PROBLEM DESCRIPTION: Reproduce all lines of the listing below in which the word "that" occurs.

DATASET ROWS:
'''

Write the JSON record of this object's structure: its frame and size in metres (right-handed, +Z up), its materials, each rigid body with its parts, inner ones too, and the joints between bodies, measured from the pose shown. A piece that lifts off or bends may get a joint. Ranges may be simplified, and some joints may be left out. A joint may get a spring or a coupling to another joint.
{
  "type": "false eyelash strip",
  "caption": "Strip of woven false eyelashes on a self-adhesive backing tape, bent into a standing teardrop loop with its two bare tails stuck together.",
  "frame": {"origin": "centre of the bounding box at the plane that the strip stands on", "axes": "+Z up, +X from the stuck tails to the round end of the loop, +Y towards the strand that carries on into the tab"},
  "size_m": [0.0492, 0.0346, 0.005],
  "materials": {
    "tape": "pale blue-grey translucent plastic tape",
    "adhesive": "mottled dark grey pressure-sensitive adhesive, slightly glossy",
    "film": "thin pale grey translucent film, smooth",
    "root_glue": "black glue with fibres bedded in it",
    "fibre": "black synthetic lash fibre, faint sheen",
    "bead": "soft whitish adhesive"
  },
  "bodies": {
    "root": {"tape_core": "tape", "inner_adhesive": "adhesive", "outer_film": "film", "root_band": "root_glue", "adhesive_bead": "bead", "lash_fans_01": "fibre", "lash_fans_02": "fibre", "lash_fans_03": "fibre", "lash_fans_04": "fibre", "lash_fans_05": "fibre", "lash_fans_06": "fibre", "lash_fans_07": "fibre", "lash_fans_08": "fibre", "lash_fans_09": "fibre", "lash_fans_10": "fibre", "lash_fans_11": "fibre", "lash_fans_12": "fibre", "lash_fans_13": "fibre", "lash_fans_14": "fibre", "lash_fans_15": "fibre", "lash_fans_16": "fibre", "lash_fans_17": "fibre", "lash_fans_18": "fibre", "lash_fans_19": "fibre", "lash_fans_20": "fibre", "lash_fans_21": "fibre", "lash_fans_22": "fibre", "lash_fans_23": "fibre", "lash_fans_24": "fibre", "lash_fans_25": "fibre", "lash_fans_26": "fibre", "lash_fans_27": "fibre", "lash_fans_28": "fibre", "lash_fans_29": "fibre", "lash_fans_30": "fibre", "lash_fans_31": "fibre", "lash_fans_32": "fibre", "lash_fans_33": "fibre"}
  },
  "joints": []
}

'''
'''

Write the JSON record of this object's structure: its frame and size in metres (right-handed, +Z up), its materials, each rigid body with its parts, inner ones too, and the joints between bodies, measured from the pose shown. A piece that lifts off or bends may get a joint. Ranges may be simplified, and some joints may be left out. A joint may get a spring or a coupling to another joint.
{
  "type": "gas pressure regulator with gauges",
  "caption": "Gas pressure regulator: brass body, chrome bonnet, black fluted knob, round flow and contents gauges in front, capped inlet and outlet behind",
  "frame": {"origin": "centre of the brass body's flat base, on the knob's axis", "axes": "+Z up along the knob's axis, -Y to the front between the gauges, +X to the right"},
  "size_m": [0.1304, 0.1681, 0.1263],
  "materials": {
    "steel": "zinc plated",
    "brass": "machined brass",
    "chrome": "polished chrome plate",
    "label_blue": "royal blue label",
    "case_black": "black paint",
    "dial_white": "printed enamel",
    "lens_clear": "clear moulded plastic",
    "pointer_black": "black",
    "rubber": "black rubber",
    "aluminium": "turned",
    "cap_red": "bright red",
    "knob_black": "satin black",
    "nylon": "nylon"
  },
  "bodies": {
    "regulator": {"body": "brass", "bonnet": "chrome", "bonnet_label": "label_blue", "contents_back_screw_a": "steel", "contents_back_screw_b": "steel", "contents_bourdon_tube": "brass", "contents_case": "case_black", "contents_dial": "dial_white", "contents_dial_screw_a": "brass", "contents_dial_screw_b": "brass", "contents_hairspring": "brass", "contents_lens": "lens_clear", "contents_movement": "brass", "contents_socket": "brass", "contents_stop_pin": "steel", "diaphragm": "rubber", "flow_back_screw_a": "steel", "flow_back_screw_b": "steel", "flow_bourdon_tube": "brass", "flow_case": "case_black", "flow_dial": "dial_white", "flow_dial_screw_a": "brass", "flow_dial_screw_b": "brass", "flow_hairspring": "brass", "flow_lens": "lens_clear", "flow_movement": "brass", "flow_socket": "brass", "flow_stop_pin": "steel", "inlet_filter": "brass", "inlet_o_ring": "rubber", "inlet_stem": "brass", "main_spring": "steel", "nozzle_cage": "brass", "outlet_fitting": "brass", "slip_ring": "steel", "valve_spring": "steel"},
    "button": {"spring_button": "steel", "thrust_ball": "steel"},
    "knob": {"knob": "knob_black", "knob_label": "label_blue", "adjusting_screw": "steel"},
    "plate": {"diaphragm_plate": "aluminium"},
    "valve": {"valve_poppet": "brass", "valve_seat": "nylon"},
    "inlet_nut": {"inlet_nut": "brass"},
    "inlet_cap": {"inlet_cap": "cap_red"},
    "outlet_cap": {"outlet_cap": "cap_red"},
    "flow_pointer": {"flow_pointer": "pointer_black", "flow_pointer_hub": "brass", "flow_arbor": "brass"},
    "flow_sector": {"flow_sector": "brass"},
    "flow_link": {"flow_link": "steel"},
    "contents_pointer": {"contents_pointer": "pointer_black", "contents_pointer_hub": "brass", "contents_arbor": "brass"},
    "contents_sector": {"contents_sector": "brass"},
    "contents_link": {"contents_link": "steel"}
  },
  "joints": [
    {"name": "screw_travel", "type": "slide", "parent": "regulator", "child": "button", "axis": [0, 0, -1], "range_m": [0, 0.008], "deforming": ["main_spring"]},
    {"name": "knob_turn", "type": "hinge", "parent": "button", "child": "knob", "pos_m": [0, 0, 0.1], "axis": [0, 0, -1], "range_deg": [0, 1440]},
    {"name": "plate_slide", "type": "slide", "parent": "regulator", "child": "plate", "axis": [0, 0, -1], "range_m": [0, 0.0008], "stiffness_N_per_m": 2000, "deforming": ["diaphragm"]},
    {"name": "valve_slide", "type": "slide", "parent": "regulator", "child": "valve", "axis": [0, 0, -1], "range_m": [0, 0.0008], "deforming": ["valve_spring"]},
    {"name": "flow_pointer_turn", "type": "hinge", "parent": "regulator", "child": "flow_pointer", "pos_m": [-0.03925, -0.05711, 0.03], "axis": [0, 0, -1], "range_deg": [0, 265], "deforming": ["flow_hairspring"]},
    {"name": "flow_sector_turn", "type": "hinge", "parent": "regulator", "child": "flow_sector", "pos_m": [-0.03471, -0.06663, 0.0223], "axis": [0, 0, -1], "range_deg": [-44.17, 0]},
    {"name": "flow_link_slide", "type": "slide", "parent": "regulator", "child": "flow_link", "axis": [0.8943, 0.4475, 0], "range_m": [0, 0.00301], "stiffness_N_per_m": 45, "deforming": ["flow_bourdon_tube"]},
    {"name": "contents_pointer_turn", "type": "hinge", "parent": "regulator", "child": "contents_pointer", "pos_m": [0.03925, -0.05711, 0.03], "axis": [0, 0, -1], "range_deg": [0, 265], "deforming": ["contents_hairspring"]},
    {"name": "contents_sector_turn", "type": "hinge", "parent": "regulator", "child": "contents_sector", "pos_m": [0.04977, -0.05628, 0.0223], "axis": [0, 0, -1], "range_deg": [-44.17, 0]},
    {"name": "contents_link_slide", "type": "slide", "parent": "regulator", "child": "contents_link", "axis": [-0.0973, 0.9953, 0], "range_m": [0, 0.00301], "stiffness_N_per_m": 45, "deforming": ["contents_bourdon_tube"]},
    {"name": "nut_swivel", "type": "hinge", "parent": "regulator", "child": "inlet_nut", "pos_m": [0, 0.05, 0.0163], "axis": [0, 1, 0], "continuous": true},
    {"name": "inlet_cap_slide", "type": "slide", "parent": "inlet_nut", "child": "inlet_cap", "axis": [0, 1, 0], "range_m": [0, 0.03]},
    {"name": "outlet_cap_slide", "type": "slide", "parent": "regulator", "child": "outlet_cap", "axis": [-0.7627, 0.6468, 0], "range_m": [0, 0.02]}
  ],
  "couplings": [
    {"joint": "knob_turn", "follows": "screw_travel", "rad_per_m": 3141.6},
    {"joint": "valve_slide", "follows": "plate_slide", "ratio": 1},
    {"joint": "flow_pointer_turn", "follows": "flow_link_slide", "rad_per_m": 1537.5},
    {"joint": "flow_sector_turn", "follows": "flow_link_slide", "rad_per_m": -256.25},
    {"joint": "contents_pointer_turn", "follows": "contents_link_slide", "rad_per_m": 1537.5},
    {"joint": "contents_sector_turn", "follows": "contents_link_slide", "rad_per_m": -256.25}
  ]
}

'''
'''

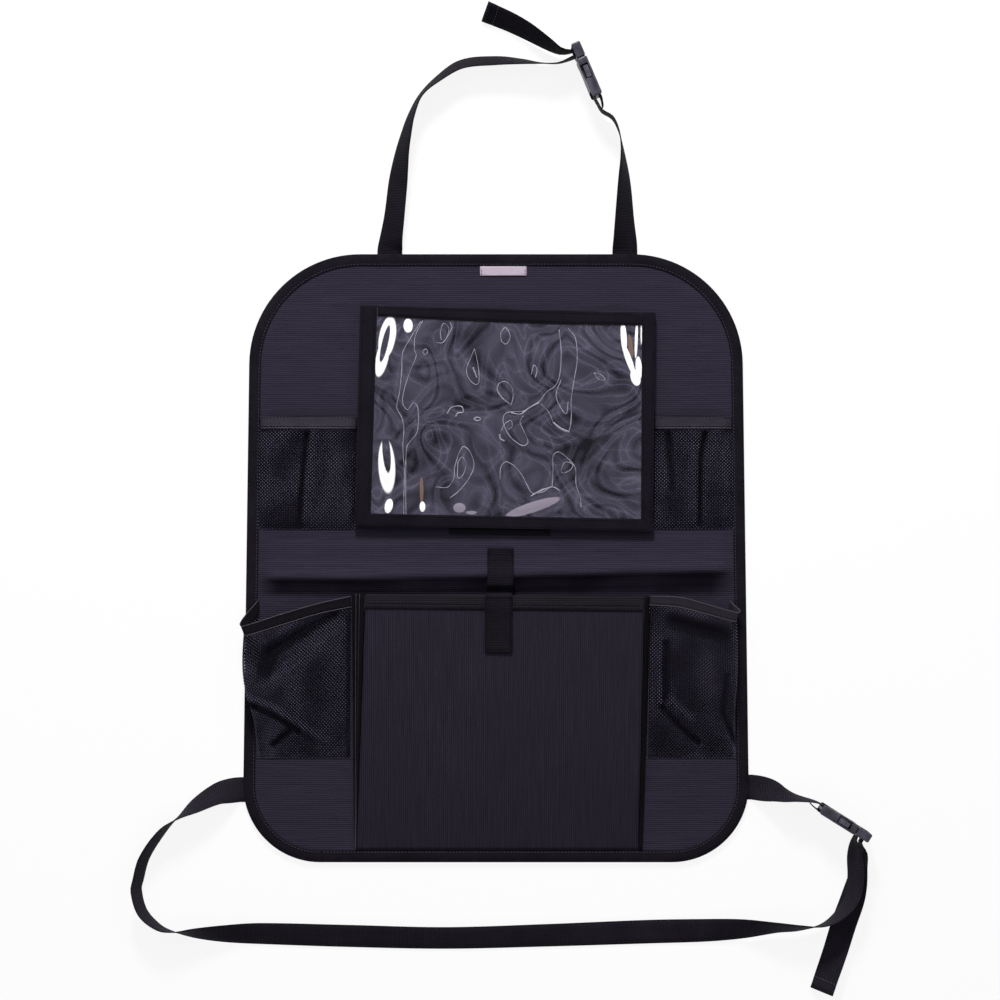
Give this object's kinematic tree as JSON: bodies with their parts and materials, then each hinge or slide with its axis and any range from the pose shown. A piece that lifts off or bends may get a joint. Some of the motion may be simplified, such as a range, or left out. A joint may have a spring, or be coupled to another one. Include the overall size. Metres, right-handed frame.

'''

FULL SOLUTION:
Write the JSON record of this object's structure: its frame and size in metres (right-handed, +Z up), its materials, each rigid body with its parts, inner ones too, and the joints between bodies, measured from the pose shown. A piece that lifts off or bends may get a joint. Ranges may be simplified, and some joints may be left out. A joint may get a spring or a coupling to another joint.
  "frame": {"origin": "centre of the bounding box at the plane that the strip stands on", "axes": "+Z up, +X from the stuck tails to the round end of the loop, +Y towards the strand that carries on into the tab"},
Write the JSON record of this object's structure: its frame and size in metres (right-handed, +Z up), its materials, each rigid body with its parts, inner ones too, and the joints between bodies, measured from the pose shown. A piece that lifts off or bends may get a joint. Ranges may be simplified, and some joints may be left out. A joint may get a spring or a coupling to another joint.
Give this object's kinematic tree as JSON: bodies with their parts and materials, then each hinge or slide with its axis and any range from the pose shown. A piece that lifts off or bends may get a joint. Some of the motion may be simplified, such as a range, or left out. A joint may have a spring, or be coupled to another one. Include the overall size. Metres, right-handed frame.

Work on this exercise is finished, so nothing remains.